Questa mancanza di stupore e di amore per il libro, vi rende anche un po’..come dire ossessionati da quello che Gregory Bateson chiama l’acme.

In cerca di quel picco di emozionalità da divorare, vorrete sempre di più.

Sempre di più.

E non sarà la voglia di sognare a guidarvi.

Sarà l’ossessione di trovare qualcosa in grado di stupirvi.

Ma come potete stupirvi se il vostro obiettivo è collezionare numeri, like e traguardi?

Ecco che cercherete l’originalità a ogni costo.

Fissati su piattaforme senz’anima, cercherete sempre il dato e sempre meno l’anima.

Ecco da dove deriva l’ossessione contro cliché, avverbi, struttura e compagnia bella.

E i cliché, che in realtà sono semplicemente simboli, archetipi, figure, e idealtipi, diventano tristemente ignorati.

Invisibili.

E non comunicano più. Non raccontano più l’anima dell’uomo.

Ne la loro volontà di andare sempre dietro a chimere.

Ecco che il libro, pieno di un calderone antico di simboli, di tipi logici alla Jung, viene ignorato.

Fino a non esistere più.

Perché è e diventa invisibile.

Ecco quando sarete ossessionati da questa parola, originalità, leggete il libro di Ruffilli.

E troverete un mondo.

Un tesoro.

Tipi maschere e figure.

Che ristabiliscono in modo immediato, semplice e accattivante una sorta di continuità con un passato che diventa presente e si prepara a crescere come futuro.

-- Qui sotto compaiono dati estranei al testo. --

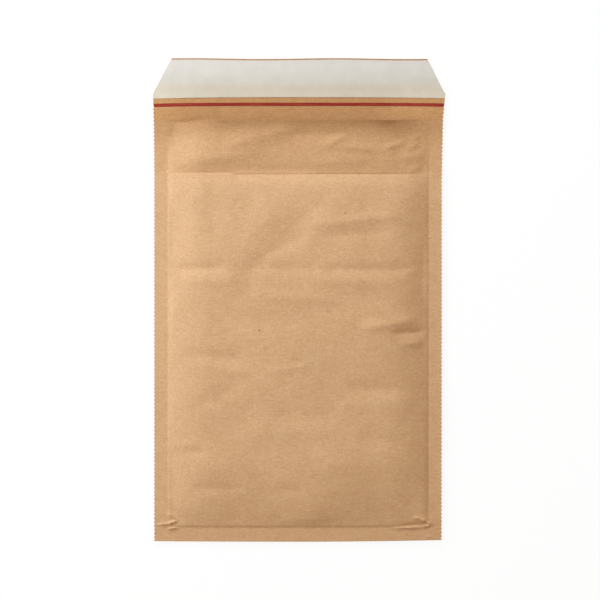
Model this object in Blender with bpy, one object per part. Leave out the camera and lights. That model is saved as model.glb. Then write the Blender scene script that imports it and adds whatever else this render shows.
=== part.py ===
"""Padded kraft envelope, the size that takes papers of 220 by 340 mm.

A kraft paper sheet is folded at the bottom and sealed along both sides. A pouch of bubble
film is sealed into the side seams. The flap carries a red tear tape and an adhesive strip
under a release liner.

Metres, +Z up. The envelope lies on its back with the flap open. X runs across it and Y runs
from the bottom fold to the tip of the flap. The origin is at the middle of the outline, on
the surface that the back panel lies on. A station is a distance along Y from the bottom fold.
"""

import bmesh
import bpy

# Outline of the paper
WIDTH = 0.240               # over both side seams, at the mouth
BODY_LENGTH = 0.350         # bottom fold to mouth
FLAP_LENGTH = 0.051         # mouth to the tip of the flap
FLAP_TIP_WIDTH = 0.212
BODY_PULL_IN = 0.0009       # how far the padding draws each side in
FLAP_SPREAD = 0.0013        # how far each side of the flap stands out past the mouth
LEDGE_STATION = 0.0216      # mouth to the ledge where the flap starts to taper
LEDGE_RUN = 0.0033
LEDGE_STEP = 0.0020
PINK_PITCH = 0.003175       # teeth of the pinked side edges
PINK_DEPTH = 0.0010
PINK_ABOVE_MOUTH = 0.0105   # the teeth run on past the mouth by this much

# Sheet thicknesses
PAPER = 0.00015
FILM = 0.00010              # bubble film where a seam has crushed it flat
BUBBLE_FILM = 0.0030        # bubble film with its bubbles full
TAPE = 0.00008
ADHESIVE = 0.00010
RELEASE_LINER = 0.00008
SKIN_GAP = 0.00010          # clearance between sheets that lie on each other

# Seams and folds
SEAM_WIDTH = 0.011          # sealed band along each side
FILM_INSET = 0.0060         # film edge to paper edge, inside the seam
SLOT_CLEARANCE = 0.0005     # room between the film edge and the glued edge of the paper
FOLD_RADIUS = 0.0004
FOLD_EDGE = 0.0003          # flat left on the outside of the bottom fold
BOTTOM_MARGIN = 0.0120      # bottom fold to the pressed line under the padding
LINER_START = 0.0010        # pressed line to the fold of the film
LINER_FOLD = 0.0020
LINER_TO_MOUTH = 0.0450     # top edge of the film to the mouth
EDGE_STEP_RUN = 0.0015      # length over which the front panel drops past the film

# Heights above the surface
PAD_HEIGHT = 0.0115         # at the inner ends of the side slopes
CROWN = 0.0020              # how much higher the middle of the padding stands
PAD_END_HEIGHT = 0.0113     # at the top edge of the film
BELOW_MOUTH_HEIGHT = 0.0099
RIDGE_HEIGHT = 0.0102
NECK_HEIGHT = 0.0092
LIP_HEIGHT = 0.0100
CREASE_DIP = 0.0008
SEAM_LIFT = 0.0040          # the padding holds the side seams and bottom fold off the surface
FLAP_ARCH = 0.0024
FLAP_TIP_HEIGHT = 0.0010

# Where those heights change, as lengths along the envelope
SIDE_SLOPE = 0.022          # seam to full height, where the film holds the panels apart
MOUTH_SIDE_SLOPE = 0.040    # the same at the mouth, where only paper spans the seams
BOTTOM_SLOPE = 0.022
PAD_END_RUN = 0.029
CREASE_TO_MOUTH = 0.122
CREASE_REACH = 0.009
RIDGE_TO_MOUTH = 0.028
NECK_TO_MOUTH = 0.009
LIFT_FADE = 0.060
ARCH_TO_MOUTH = 0.026

# What lies on the flap, measured from the mouth
TAPE_CENTRE = 0.0130
TAPE_WIDTH = 0.0028
RELEASE_START = 0.0188
RELEASE_TO_TIP = 0.0008
ADHESIVE_START = 0.0240
ADHESIVE_TO_TIP = 0.0050

# How finely the sheets are divided
MIDDLE_STEPS = 4            # columns from the middle to each side slope
SLOPE_STEPS = 5
BODY_STEPS = 7
PAD_END_STEPS = 3

FILM_GROWTH = 1.6           # bubble film is full where the panels are this near to full loft

LENGTH = BODY_LENGTH + FLAP_LENGTH
SEAM_THICKNESS = 2 * (PAPER + SKIN_GAP + FILM) + SKIN_GAP
LINER_BOTTOM = BOTTOM_MARGIN + LINER_START
LINER_TOP = BODY_LENGTH - LINER_TO_MOUTH
SLOT_TOP = LINER_TOP + EDGE_STEP_RUN
CREASE = BODY_LENGTH - CREASE_TO_MOUTH
PINK_TOP = BODY_LENGTH + PINK_ABOVE_MOUTH


def ramp(distance, run):
    """Rises smoothly from 0 to 1 while distance goes from 0 to run."""
    t = min(max(distance / run, 0.0), 1.0)
    return t * t * (3 - 2 * t)


def swell(distance, run):
    """Rises from 0 to 1 like the edge of a pillow, steepest at the start."""
    t = min(max(distance / run, 0.0), 1.0)
    return t * (2 - t)


def follow(points, station, ease=False):
    """Value at a station between listed (station, value) points, straight or eased."""
    if station <= points[0][0]:
        return points[0][1]
    for (start, low), (end, high) in zip(points, points[1:]):
        if station <= end:
            share = (station - start) / (end - start)
            return low + (high - low) * (ramp(share, 1.0) if ease else share)
    return points[-1][1]


def half_width(station):
    """Half the width of the paper, halfway between the tips and roots of its teeth."""
    ledge = BODY_LENGTH + LEDGE_STATION
    return follow([
        (LINER_TOP, WIDTH / 2 - BODY_PULL_IN),
        (BODY_LENGTH, WIDTH / 2),
        (ledge, WIDTH / 2 + FLAP_SPREAD),
        (ledge + LEDGE_RUN, WIDTH / 2 + FLAP_SPREAD - LEDGE_STEP),
        (LENGTH, FLAP_TIP_WIDTH / 2),
    ], station)


def edge_reach(station):
    """Half the width of the paper at its outer edge, with the teeth of the pinked part."""
    if station >= PINK_TOP:
        return half_width(station)
    from_tip = abs((station / PINK_PITCH) % 1.0 - 0.5) * 2
    return half_width(station) + PINK_DEPTH * (from_tip - 0.5)


def teeth_between(start, end):
    """Stations of the tips and roots strictly between two rows, clear of both."""
    half_pitch = PINK_PITCH / 2
    clear = half_pitch / 8
    first = int(start / half_pitch)
    last = int(min(end, PINK_TOP) / half_pitch) + 1
    stations = [n * half_pitch for n in range(first, last + 1)]
    return [s for s in stations if start + clear < s < min(end, PINK_TOP) - clear]


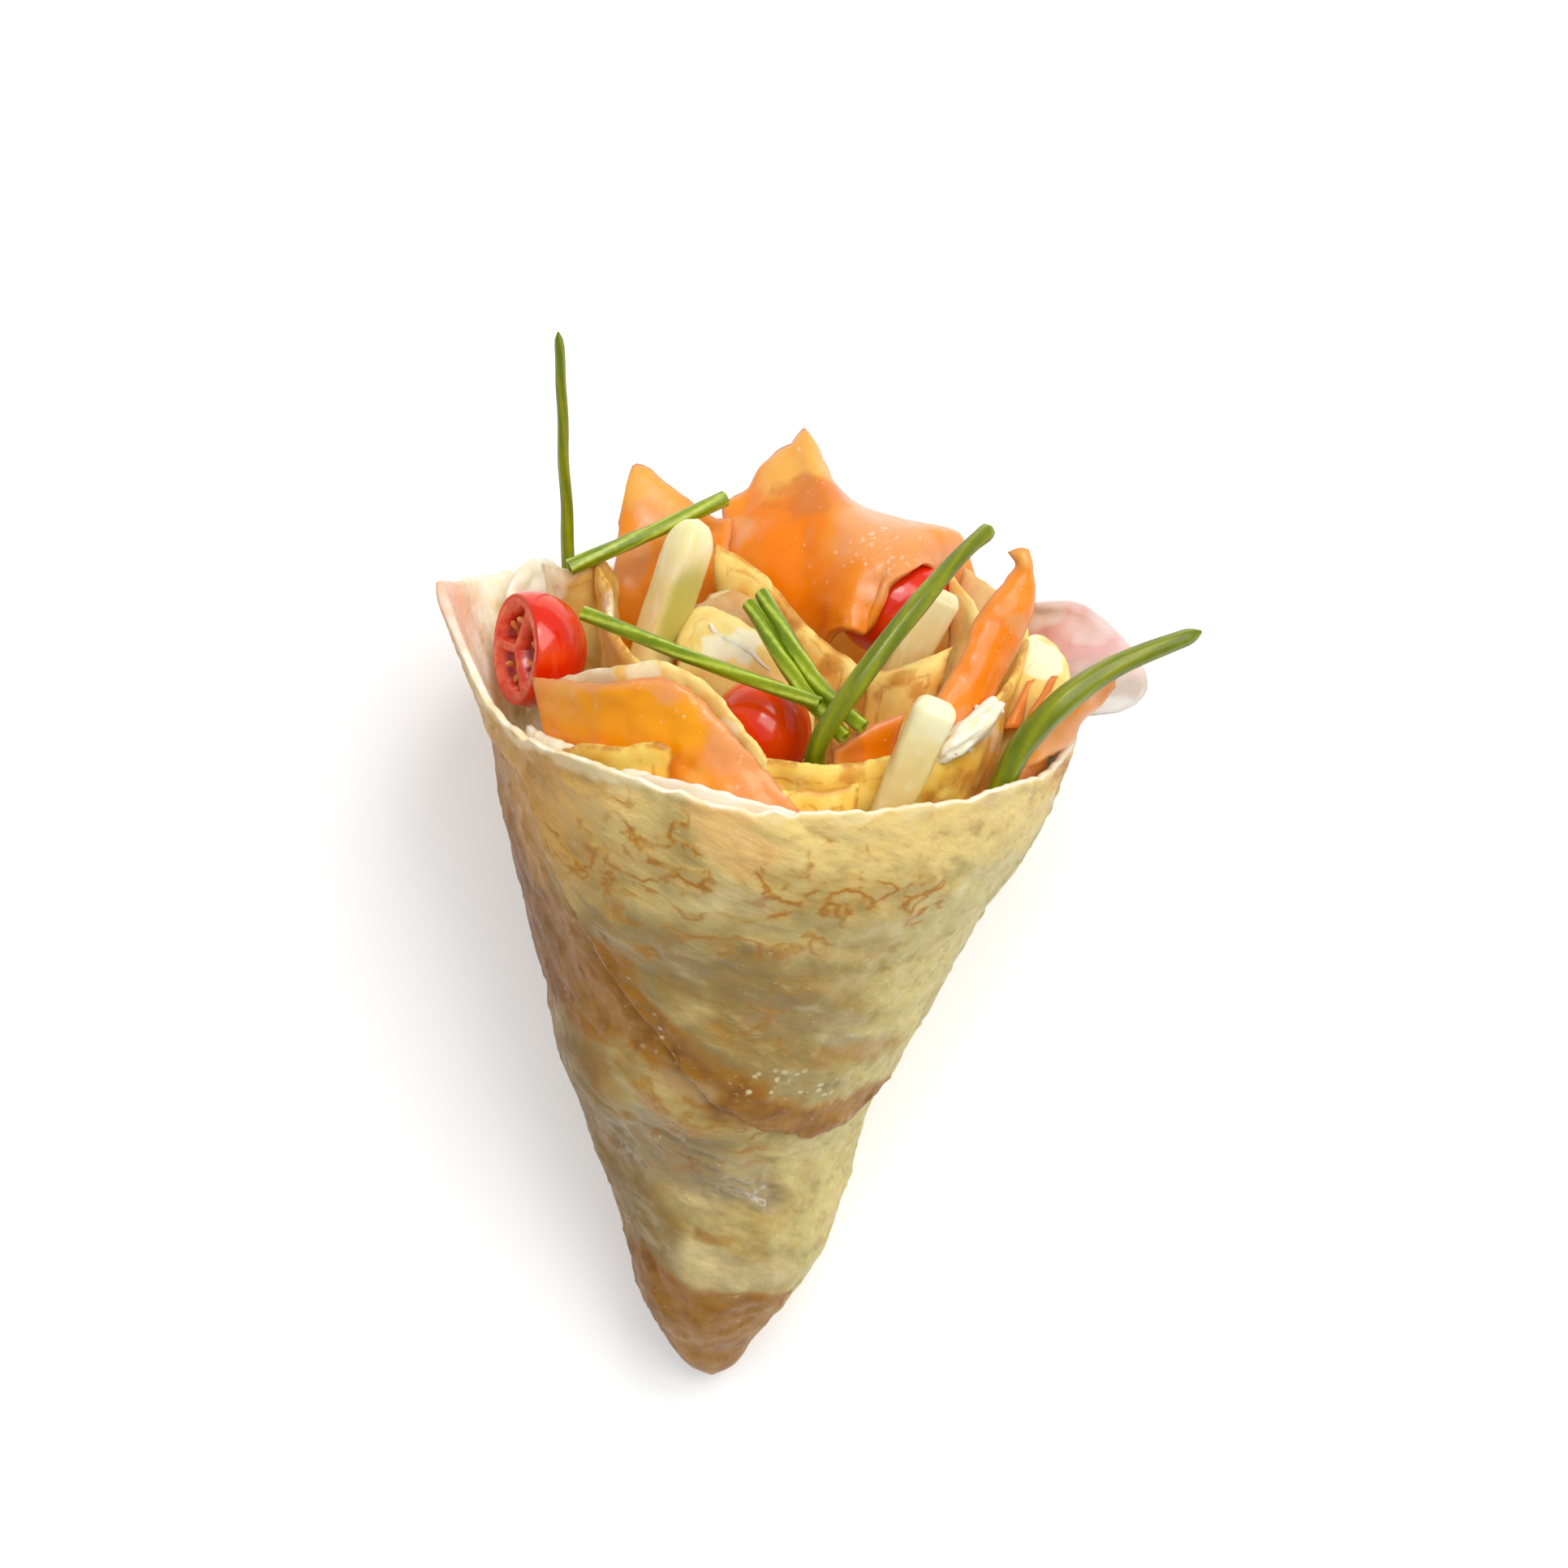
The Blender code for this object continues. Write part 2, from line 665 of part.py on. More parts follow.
def make_folds(material, origin):
    deep = -CAVITY_DEPTH + 0.4
    ring = [(-8, 38), (5, 42.5), (14, 41.5), (24, 37), (33.4, 28), (38.5, 18), (41.6, 6), (42, -8)]
    ring += [(38, -25), (26, -38), (9, -46), (-12, -47), (-30, -38)]
    ring_tops = [0, 0, 0, 0.8, 2.8, 6.2, 9.4, 10.5, 9.5, 8.5, 8, 8, 7]
    folds = {
        "fold_ring": (
            [[(x, f, deep) for x, f in ring], [(x, f, top) for (x, f), top in zip(ring, ring_tops)]],
            28,
            3,
        ),
        "fold_front": (
            [
                [(-6, 46, -20), (4, 47.5, -20), (13.5, 46, -20)],
                [(-6, 46, -3.4), (4, 47.5, -3.6), (13.5, 46, -3)],
            ],
            6,
            3,
        ),
        "fold_front_left": (
            [
                [(-40, 15, deep), (-30, 23, deep), (-20, 28, deep), (-10, 36, deep), (-4, 41, deep)],
                [(-41, 15, 7.2), (-30, 24, 13), (-21, 27, 14.6), (-13, 31, 10.5), (-7, 36, 4), (-3, 41, 0)],
            ],
            12,
            4,
        ),
        "fold_left": (
            [
                [(-44, -22, deep), (-38, -15, deep), (-32, -15, deep)],
                [(-45, -14, 21.6), (-39, -10, 21.2), (-33.5, -12, 21.2), (-31, -16, 17)],
            ],
            7,
            6,
        ),
        "fold_curl": (
            [
                [(-33, -8, deep), (-33, 2, deep), (-27, 10, deep), (-18, 17, deep), (-13, 24, deep)],
                [(-33.4, -7, 20.4), (-31.5, 0, 13), (-27, 8, 8.5), (-18, 16, 9.0), (-12.5, 23.5, 6.6)],
            ],
            10,
            4,
        ),
        "fold_diagonal": (
            [
                [(-14, -10, deep), (-4, -2, deep), (5, 8, deep), (12, 15, deep)],
                [(-14, -10, 16), (-4, -2.5, 11.5), (5, 8.5, 5), (12, 15, 2)],
                [(-14.3, -12, 24.8), (-5.8, -6, 20.4), (3.3, 4, 12.9), (12.5, 12, 8.5)],
            ],
            9,
            6,
        ),
        "fold_right_band": (
            [
                [(14, 19, deep), (20, 20, deep), (26, 19, deep)],
                [(14, 18, 2), (20, 19, 4), (27, 18, 6)],
                [(12.7, 14, 7.4), (19.5, 16, 10), (27.2, 15, 13.4)],
            ],
            7,
            6,
        ),
        "fold_centre": (
            [
                [(-19, 6, deep), (-9, 8, deep), (1, 12, deep)],
                [(-19.5, 4, 6), (-9, 7, 8), (1.5, 12, 5)],
                [(-20, -2, 10.5), (-12, -1.5, 13.6), (-3, 2, 12.6), (4, 9, 8)],
            ],
            8,
            5,
        ),
        "fold_centre_back": (
            [
                [(-18, -5, deep), (-9, -0.5, deep), (-1, 5.5, deep)],
                [(-17.5, -8, 14), (-10, -5, 17.4), (-2.5, 0, 14)],
            ],
            7,
            4,
        ),
        "fold_back_right": (
            [
                [(29, -8, deep), (33, -5, deep), (37, -8, deep)],
                [(30, -10, 2), (33, -6, 3), (36, -8, 5)],
                [(26.3, -14, 18.6), (29.8, -9, 16.3), (33.4, -6, 12.4), (36, -9, 12)],
            ],
            7,
            7,
        ),
        "fold_right_flap": (
            [
                [(41, 4, -24), (44, 4, -24), (47, 6, -24)],
                [(41, 8, -2), (44.5, 9, -2), (48, 12, -2)],
                [(41.8, 3, 6), (45, 6, 5), (49.2, 9, 3.4), (52, 12, 1)],
                [(42.2, -4, 6.8), (44.3, -8, 8), (48, -4, 7.6), (51.4, 3, 4.8)],
            ],
            7,
            6,
        ),
        "fold_tab": (
            [
                [(-42, 30, -16), (-33, 39.5, -16), (-23, 46, -16), (-13, 48, -16)],
                [(-43, 31, -0.6), (-37, 37, 1.2), (-27.4, 42.5, 3.2), (-21, 45, 4.6), (-13, 45, 0)],
            ],
            10,
            4,
        ),
    }
    return [
        make_sheet(name, guides, FOLD_THICKNESS, columns, rows, material, origin)
        for name, (guides, columns, rows) in folds.items()
    ]


def start_empty_scene():
    for obj in list(bpy.data.objects):
        bpy.data.objects.remove(obj)
    for name in ("Crepe", "Cutters"):
        collection = bpy.data.collections.new(name)
        bpy.context.scene.collection.children.link(collection)
    origin = bpy.data.objects.new("mouth_centre", None)
    bpy.data.collections["Crepe"].objects.link(origin)
    return origin


def stand_over_origin(origin, pieces):
    """Moves the whole crepe so that the origin is under the middle of its box, at floor level."""
    bpy.context.view_layer.update()
    boxes = [box_of(piece) for piece in pieces]
    low = Vector([min(box[0][axis] for box in boxes) for axis in range(3)])
    high = Vector([max(box[1][axis] for box in boxes) for axis in range(3)])
    origin.location = Vector((-(low.x + high.x) / 2, -(low.y + high.y) / 2, -low.z))


def main():
    origin = start_empty_scene()
    bpy.context.view_layer.update()
    crepe = colour("crepe", (0.62, 0.45, 0.22), 0.55)
    tomato = colour("tomato", (0.72, 0.04, 0.02), 0.2)
    stick = colour("stick", (0.78, 0.74, 0.46), 0.35)
    chive = colour("chive", (0.15, 0.28, 0.02), 0.35)
    salmon = colour("salmon", (0.85, 0.28, 0.07), 0.35)
    ham = colour("ham", (0.80, 0.52, 0.52), 0.3)
    cream = colour("cream", (0.88, 0.80, 0.62), 0.6)
    pieces = [make_cone(crepe, origin)]
    pieces += make_tomatoes(tomato, origin)
    pieces += make_sticks(stick, origin)
    pieces += make_chives(chive, origin)
    pieces += make_salmon(salmon, origin)
    pieces += [make_ham(ham, origin), make_cream(cream, origin)]
    pieces += make_folds(crepe, origin)
    fit_together(pieces)
    stand_over_origin(origin, pieces)


main()
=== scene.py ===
"""A savoury crepe cone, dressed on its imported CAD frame: browned crepe, smoked salmon,
cherry tomatoes, vegetable sticks, chives, ham and cream cheese, under soft studio light.

The shapes are placed as in the part's source, in millimetres from the mouth's centre:
x to the right, f from the back wall to the front wall, u out of the mouth.
"""

import math

import bmesh
import bpy
import numpy as np
from mathutils import Matrix, Vector, noise


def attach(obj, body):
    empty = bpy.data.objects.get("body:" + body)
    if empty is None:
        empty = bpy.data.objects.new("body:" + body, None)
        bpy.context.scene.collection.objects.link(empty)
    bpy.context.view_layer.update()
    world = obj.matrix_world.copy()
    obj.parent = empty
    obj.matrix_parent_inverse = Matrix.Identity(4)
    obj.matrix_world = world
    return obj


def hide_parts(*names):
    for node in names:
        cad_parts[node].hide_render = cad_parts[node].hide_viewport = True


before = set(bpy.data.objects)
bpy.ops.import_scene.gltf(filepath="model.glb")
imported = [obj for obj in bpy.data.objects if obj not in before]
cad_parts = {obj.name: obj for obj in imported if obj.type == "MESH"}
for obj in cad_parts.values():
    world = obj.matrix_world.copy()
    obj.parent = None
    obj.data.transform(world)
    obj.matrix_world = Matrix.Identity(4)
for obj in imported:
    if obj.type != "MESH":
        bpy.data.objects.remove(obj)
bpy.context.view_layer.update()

MM = 0.001
SHIFT = Vector((-6.946, 34.837, 0.0))

# The photograph's camera, straight over the crepe
PICTURE_PIXELS = 1932
FOCAL_PIXELS = 4884
SENSOR_WIDTH = 36.0
CAMERA_PLACE = Vector((-6.946, 16.737, 798.6)) * MM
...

In ogni libro troverete un’idelatipo, o come direte voi un clichè.

E in quello non solo libri indimenticabili ma una parte di voi stessi.

Perché come direbbe Pirandello, ognuno indossa la maschera adatta allo scenario che si appresta a calpestare.

Con il sipario che si alza e un inchino a un consesso strano che assiste alla nostra recita.

E nel recitare una parte che è la rappresentazione di un lato di noi, forse siamo sempre più uomini e mano burattini.

Guitti forse.

Commedianti.

Sfaccettature di un infinito che i libri ci invitano soltanto a riconoscere.

Come patrimonio culturale è vero.

Ma sopratutto come mappa per un anima piena di meraviglie persino di ostacoli.